You're hired. Now help the rest of us find a job.
That's the unmistakable message to Barack Obama, just days after his historic election. The unemployment rate, which rose to 6.5 percent in October, is now the highest it has been since 1994. And with dozens of companies announcing layoffs recently, most economists think unemployment could rise well above 7 percent next year, as workers get their termination notices. Unemployment might even approach the levels of the early 1980s, when the nation endured the most wrenching recession since World War II.
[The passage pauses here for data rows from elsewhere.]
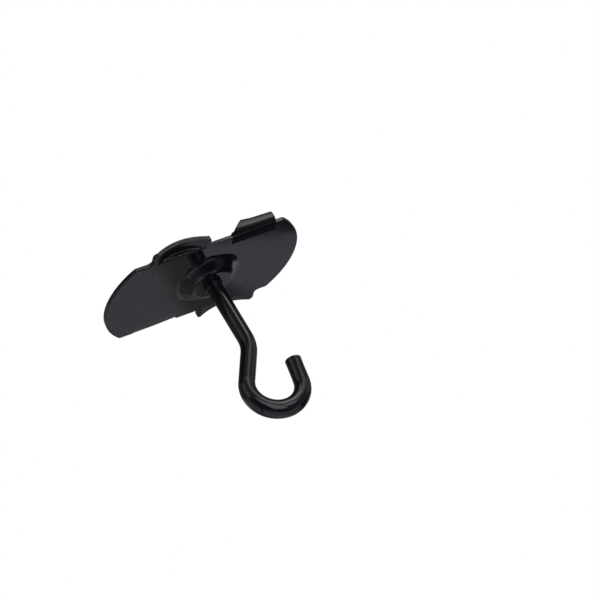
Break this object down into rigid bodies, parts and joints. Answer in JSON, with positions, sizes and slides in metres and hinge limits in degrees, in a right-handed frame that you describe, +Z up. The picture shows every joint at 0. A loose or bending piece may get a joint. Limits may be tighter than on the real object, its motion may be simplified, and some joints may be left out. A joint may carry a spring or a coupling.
{
  "type": "ceiling grid hook",
  "caption": "Pressed sheet-metal clip that grips a ceiling grid bar with two rolled jaws and two arched tongues, with a round wire hook headed into its central boss.",
  "frame": {"origin": "on the stem's axis, level with the clip's upper face, which rests against the underside of the ceiling grid bar", "axes": "+Z up toward the ceiling, along the stem's axis; +X along the clip's length, toward the side that the hook's mouth opens to; +Y across the clip"},
  "size_m": [0.0486, 0.0326, 0.0438],
  "materials": {
    "clip_paint": "semi-gloss black paint on pressed sheet steel",
    "hook_paint": "semi-gloss black paint on bent steel wire"
  },
  "bodies": {
    "root": {"clip": "clip_paint", "hook": "hook_paint"}
  },
  "joints": []
}
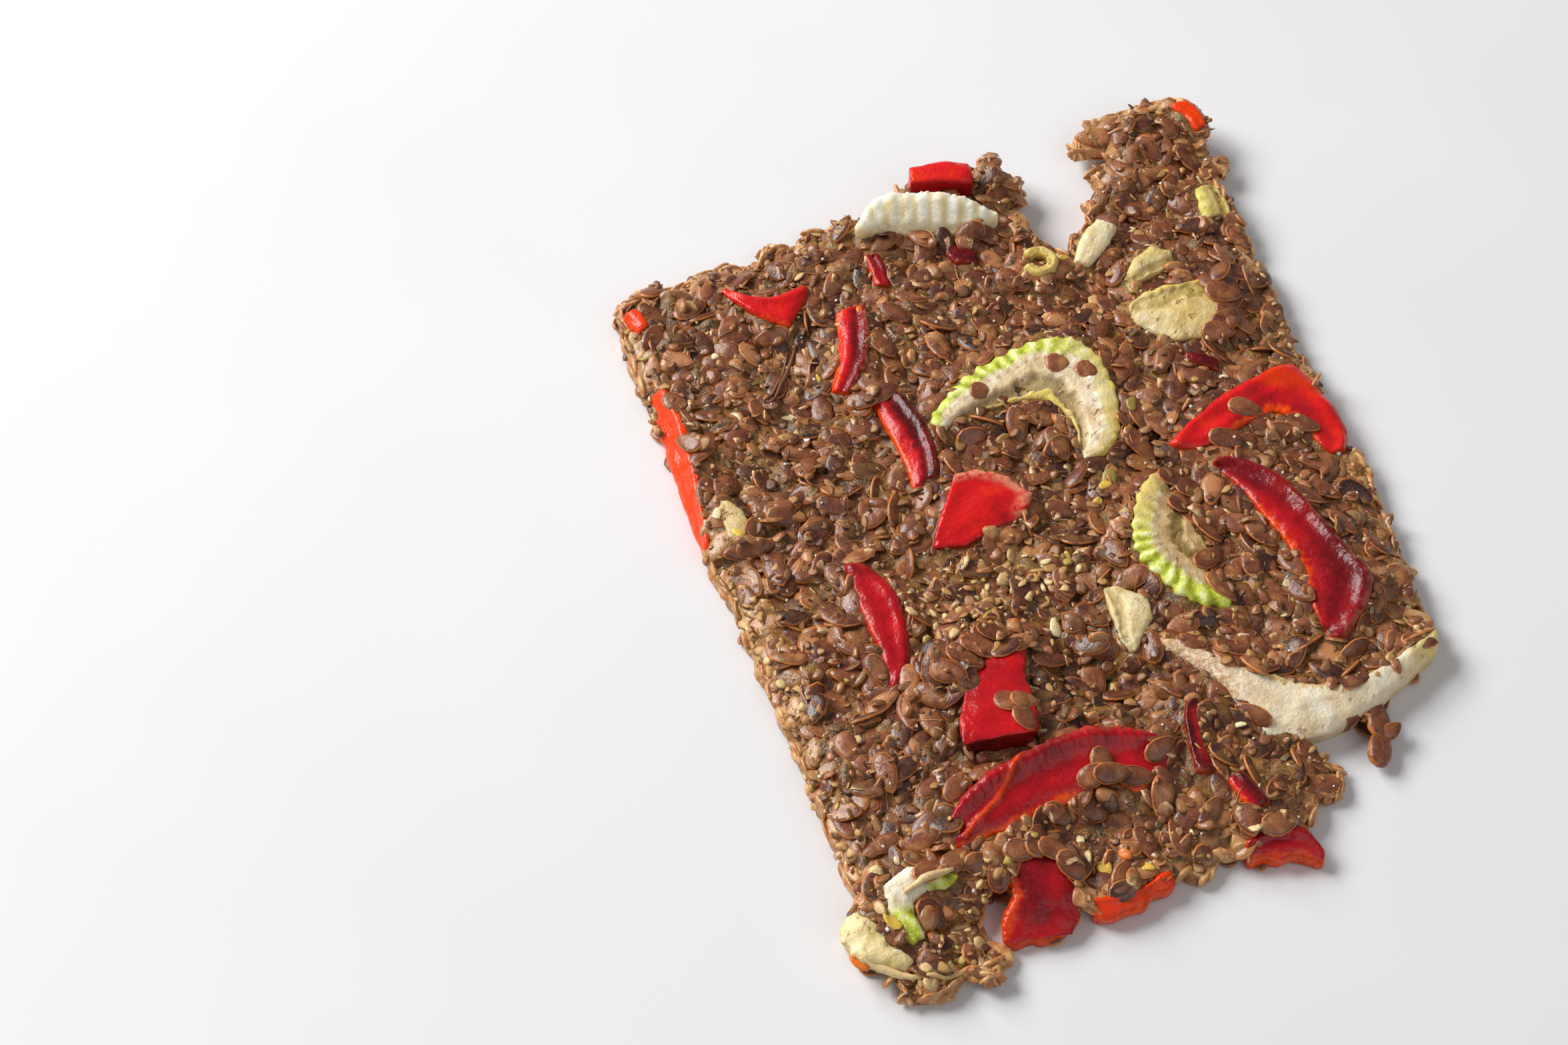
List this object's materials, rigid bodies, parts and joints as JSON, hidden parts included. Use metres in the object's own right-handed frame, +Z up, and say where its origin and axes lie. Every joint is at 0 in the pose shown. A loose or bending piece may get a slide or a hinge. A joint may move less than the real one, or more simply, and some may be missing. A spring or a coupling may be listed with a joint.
{
  "type": "seed cracker",
  "caption": "Thin dried cracker of flax seeds in herb paste, set with pieces of red pepper and celery, knife-cut at the sides and broken at the ends.",
  "frame": {"origin": "centre of the bounding box's underside, on the surface that the cracker lies on", "axes": "+Z up through the thickness, +Y along the knife-cut sides towards the narrow prong at the back, +X towards the side with the prong"},
  "size_m": [0.0852, 0.114, 0.0084],
  "materials": {
    "seed_paste": "rough dried seeds with a soft sheen",
    "red_pepper": "glossy wrinkled skin",
    "celery": "satin dried flesh with a green ribbed skin"
  },
  "bodies": {
    "root": {"cracker_slab": "seed_paste", "pepper_left_edge": "red_pepper", "pepper_back_left_corner": "red_pepper", "pepper_back_left_patch": "red_pepper", "pepper_back_strip": "red_pepper", "pepper_centre_strip": "red_pepper", "pepper_red_block": "red_pepper", "pepper_left_strip": "red_pepper", "pepper_raised_block": "red_pepper", "pepper_front_long_strip": "red_pepper", "pepper_dark_sliver": "red_pepper", "pepper_front_sliver": "red_pepper", "pepper_front_tip": "red_pepper", "pepper_front_edge": "red_pepper", "pepper_front_hanging": "red_pepper", "pepper_right_band": "red_pepper", "pepper_right_long_strip": "red_pepper", "pepper_right_sliver": "red_pepper", "pepper_back_block": "red_pepper", "pepper_prong_tip": "red_pepper", "pepper_back_sliver": "red_pepper", "pepper_back_shadow_piece": "red_pepper", "celery_centre_crescent": "celery", "celery_right_crescent": "celery", "celery_front_crescent": "celery", "celery_olive_piece": "celery", "celery_back_crescent": "celery", "celery_white_slice": "celery", "celery_back_right_chip": "celery", "celery_prong_root_chip": "celery", "celery_prong_edge_chip": "celery", "celery_front_green_curl": "celery", "celery_front_yellow_chip": "celery", "celery_left_pale_chip": "celery", "celery_back_curl": "celery"}
  },
  "joints": []
}
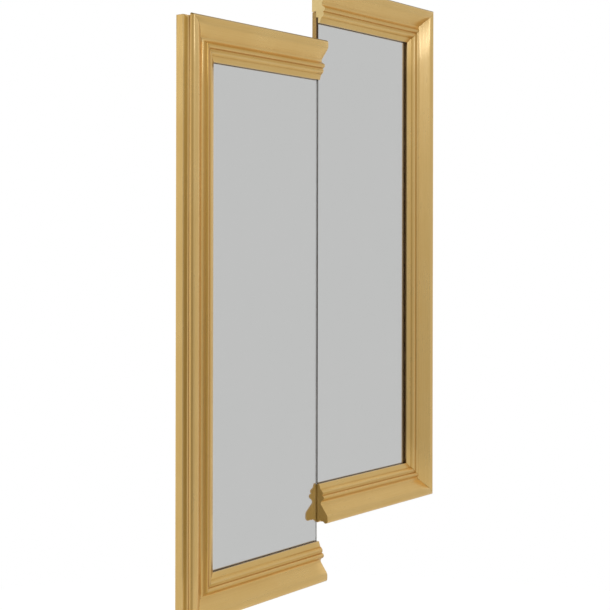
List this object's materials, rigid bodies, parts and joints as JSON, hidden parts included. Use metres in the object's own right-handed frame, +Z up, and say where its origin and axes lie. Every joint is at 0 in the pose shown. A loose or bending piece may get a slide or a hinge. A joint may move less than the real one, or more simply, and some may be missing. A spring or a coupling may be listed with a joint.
{
  "type": "wall mirror",
  "caption": "Framed wall mirror cut on one vertical line into halves set a step apart, in a wide gilt classical moulding, hung on keyhole plates.",
  "frame": {"origin": "centre of the joining batten's back face, on the wall plane and on the line of the cut", "axes": "+Z up, +X to the right seen from the front, +Y into the wall, the glass faces -Y"},
  "size_m": [0.8, 0.0532, 1.2],
  "materials": {
    "gilt_moulding": "satin gold leaf over wood",
    "mirror_glass": "polished, silvered at the back, the right pane's cut edge painted dark",
    "backing_board": "fibreboard, plain at the back, edge toned gold brown",
    "batten_wood": "plywood, sanded",
    "foam_tape": "white foam with adhesive on both faces",
    "zinc_screws": "zinc plated, yellow passivated",
    "steel_nails": "plain strip steel",
    "hanger_steel": "zinc plated sheet",
    "black_rubber": "matt"
  },
  "bodies": {
    "root": {"left_stile": "gilt_moulding", "left_top_rail": "gilt_moulding", "left_bottom_rail": "gilt_moulding", "right_stile": "gilt_moulding", "right_top_rail": "gilt_moulding", "right_bottom_rail": "gilt_moulding", "left_mirror_pane": "mirror_glass", "right_mirror_pane": "mirror_glass", "left_mounting_tape": "foam_tape", "right_mounting_tape": "foam_tape", "left_backing_board": "backing_board", "right_backing_board": "backing_board", "left_board_screws": "zinc_screws", "right_board_screws": "zinc_screws", "left_corner_nails": "steel_nails", "right_corner_nails": "steel_nails", "joining_batten": "batten_wood", "batten_screws": "zinc_screws", "left_hanger_plate": "hanger_steel", "right_hanger_plate": "hanger_steel", "hanger_screws": "zinc_screws", "wall_bumpers": "black_rubber", "bumper_screws": "zinc_screws"}
  },
  "joints": []
}
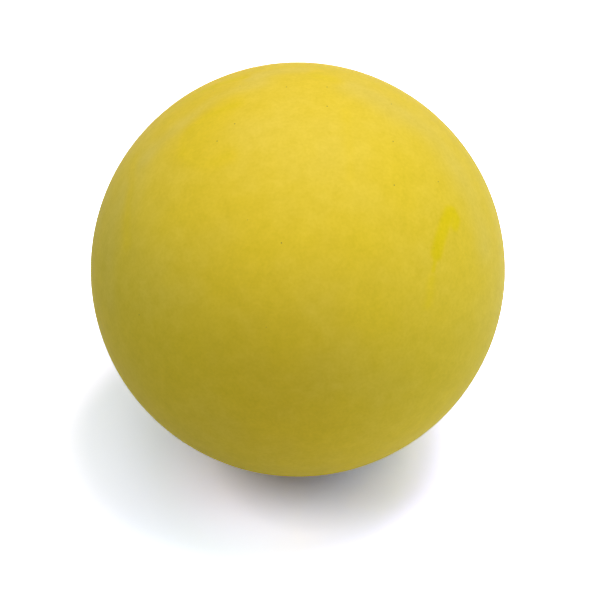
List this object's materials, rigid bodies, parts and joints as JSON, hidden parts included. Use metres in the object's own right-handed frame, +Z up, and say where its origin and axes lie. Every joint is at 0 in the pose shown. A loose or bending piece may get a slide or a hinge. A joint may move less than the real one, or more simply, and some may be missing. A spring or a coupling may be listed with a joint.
{
  "type": "lacrosse ball",
  "caption": "Solid yellow rubber ball for lacrosse, thrown and caught with a netted stick: a moulded rubber core inside a cover of two vulcanised half shells.",
  "frame": {"origin": "centre of the ball", "axes": "+Z up, away from the floor that the ball rests on; the front half shell faces -Y and up, at 42 degrees"},
  "size_m": [0.0634, 0.0636, 0.0635],
  "materials": {
    "yellow_rubber": "smooth moulded rubber, matt with a soft sheen",
    "core_rubber": "buffed matt"
  },
  "bodies": {
    "root": {"front_half_shell": "yellow_rubber", "rear_half_shell": "yellow_rubber", "rubber_core": "core_rubber"}
  },
  "joints": []
}
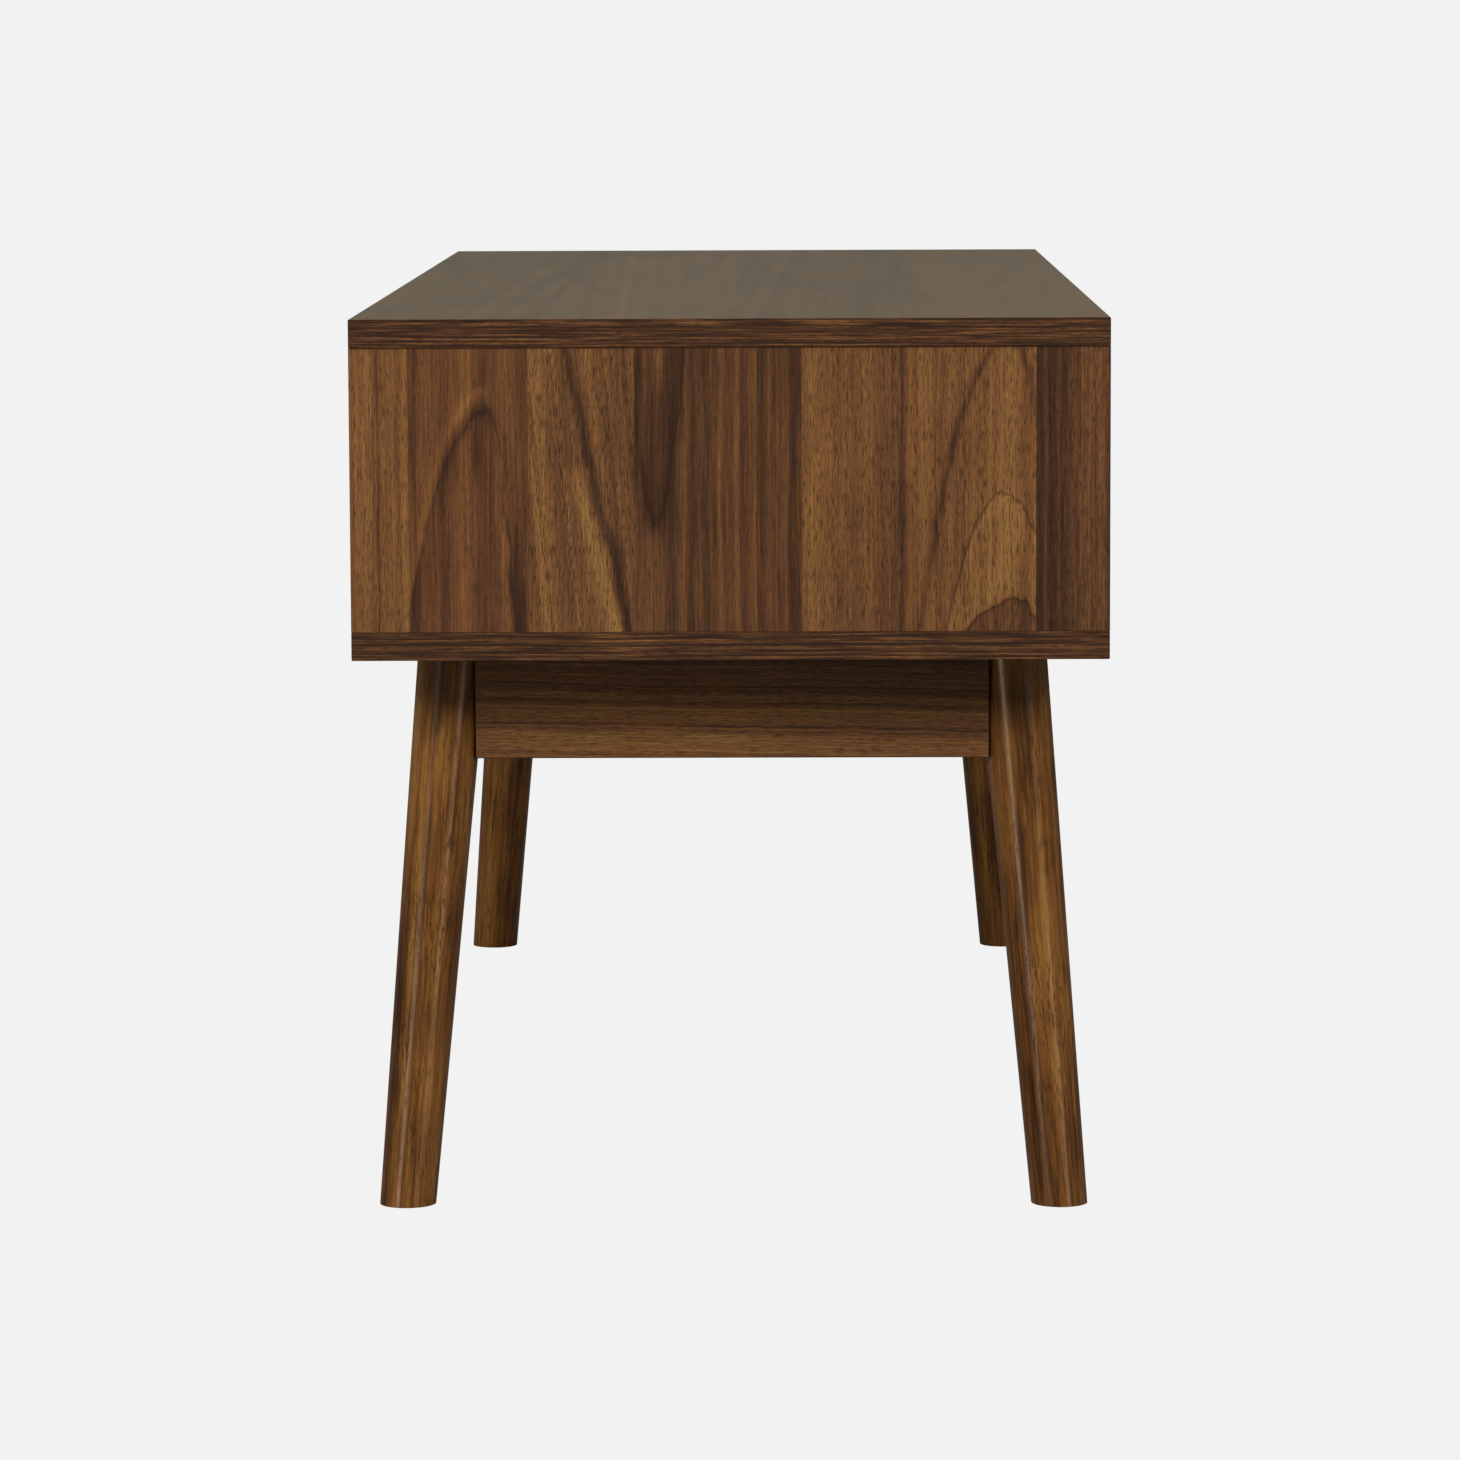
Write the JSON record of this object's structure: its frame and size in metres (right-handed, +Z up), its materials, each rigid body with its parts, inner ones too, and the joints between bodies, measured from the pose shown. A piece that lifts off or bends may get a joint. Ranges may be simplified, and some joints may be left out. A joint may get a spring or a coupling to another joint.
{
  "type": "side table with drawer",
  "caption": "Long low walnut side table: a closed case with an inset drawer beside an open cubby, on a splayed round-leg frame.",
  "frame": {"origin": "on the floor, under the middle of the case", "axes": "+X along the table's length, +Z up, the open front with the drawer faces -Y; left and right as seen from the front"},
  "size_m": [1, 0.4, 0.48],
  "materials": {
    "walnut_veneer": "satin walnut veneer",
    "walnut_legs": "satin lacquered solid wood",
    "walnut_aprons": "satin lacquered solid wood",
    "birch": "clear lacquered light wood",
    "beech": "bare turned wood",
    "slide_steel": "zinc plated sheet",
    "ball_steel": "polished",
    "cage_plastic": "moulded",
    "screw_steel": "zinc plated",
    "cam_zinc": "die cast",
    "cover_plastic": "brown moulded cap",
    "stop_rubber": "black",
    "glide_plastic": "pale moulded nylon"
  },
  "bodies": {
    "table": {"top_board": "walnut_veneer", "bottom_board": "walnut_veneer", "end_panel_left": "walnut_veneer", "end_panel_right": "walnut_veneer", "back_panel": "walnut_veneer", "centre_divider": "walnut_veneer", "leg_front_left": "walnut_legs", "leg_front_right": "walnut_legs", "leg_back_left": "walnut_legs", "leg_back_right": "walnut_legs", "apron_front": "walnut_aprons", "apron_back": "walnut_aprons", "apron_left": "walnut_aprons", "apron_right": "walnut_aprons", "corner_block_front_left": "birch", "corner_block_front_right": "birch", "corner_block_back_left": "birch", "corner_block_back_right": "birch", "dowels": "beech", "slide_outer_left": "slide_steel", "slide_outer_right": "slide_steel", "hanger_bolts": "screw_steel", "washers": "screw_steel", "hanger_nuts": "screw_steel", "block_screws": "screw_steel", "frame_screws": "screw_steel", "slide_screws_case": "screw_steel", "cam_bolts": "screw_steel", "cam_discs": "cam_zinc", "cam_covers": "cover_plastic", "slide_stops": "stop_rubber", "foot_glides": "glide_plastic"},
    "drawer": {"drawer_front": "walnut_veneer", "drawer_side_left": "birch", "drawer_side_right": "birch", "drawer_back": "birch", "drawer_bottom": "birch", "drawer_cams": "cam_zinc", "drawer_cam_bolts": "screw_steel", "drawer_back_screws": "screw_steel", "slide_screws_drawer": "screw_steel", "slide_inner_left": "slide_steel", "slide_inner_right": "slide_steel"},
    "slide_middle_left": {"slide_middle_left": "slide_steel"},
    "slide_middle_right": {"slide_middle_right": "slide_steel"},
    "cage_outer_left": {"ball_cage_outer_left": "cage_plastic", "balls_outer_left": "ball_steel"},
    "cage_outer_right": {"ball_cage_outer_right": "cage_plastic", "balls_outer_right": "ball_steel"},
    "cage_inner_left": {"ball_cage_inner_left": "cage_plastic", "balls_inner_left": "ball_steel"},
    "cage_inner_right": {"ball_cage_inner_right": "cage_plastic", "balls_inner_right": "ball_steel"}
  },
  "joints": [
    {"name": "drawer_slide", "type": "slide", "parent": "table", "child": "drawer", "axis": [0, -1, 0], "range_m": [0, 0.34]},
    {"name": "slide_middle_left_travel", "type": "slide", "parent": "table", "child": "slide_middle_left", "axis": [0, -1, 0], "range_m": [0, 0.1705]},
    {"name": "cage_outer_left_travel", "type": "slide", "parent": "table", "child": "cage_outer_left", "axis": [0, -1, 0], "range_m": [0, 0.0855]},
    {"name": "cage_inner_left_travel", "type": "slide", "parent": "table", "child": "cage_inner_left", "axis": [0, -1, 0], "range_m": [0, 0.2555]},
    {"name": "slide_middle_right_travel", "type": "slide", "parent": "table", "child": "slide_middle_right", "axis": [0, -1, 0], "range_m": [0, 0.1705]},
    {"name": "cage_outer_right_travel", "type": "slide", "parent": "table", "child": "cage_outer_right", "axis": [0, -1, 0], "range_m": [0, 0.0855]},
    {"name": "cage_inner_right_travel", "type": "slide", "parent": "table", "child": "cage_inner_right", "axis": [0, -1, 0], "range_m": [0, 0.2555]}
  ],
  "couplings": [
    {"joint": "slide_middle_left_travel", "follows": "drawer_slide", "ratio": 0.5},
    {"joint": "cage_outer_left_travel", "follows": "drawer_slide", "ratio": 0.25},
    {"joint": "cage_inner_left_travel", "follows": "drawer_slide", "ratio": 0.75},
    {"joint": "slide_middle_right_travel", "follows": "drawer_slide", "ratio": 0.5},
    {"joint": "cage_outer_right_travel", "follows": "drawer_slide", "ratio": 0.25},
    {"joint": "cage_inner_right_travel", "follows": "drawer_slide", "ratio": 0.75}
  ]
}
For most of this year, job losses have been confined to a few troubled areas, such as the swooning financial sector and the embattled housing industry. For a while, there was hope that resilient consumers would spend their way out of a recession. But the ballooning rolls of the unemployed show that the economic downturn is now spreading through most of the economy, possibly triggering the dreaded "adverse feedback loop": Workers who fear for their jobs refuse to spend money, which further lowers business revenue, leading to more layoffs and making consumers even more worried. At which point everybody hoards money except for the government, which takes on an epic amount of debt as it tries to make up for penny-pinching shoppers.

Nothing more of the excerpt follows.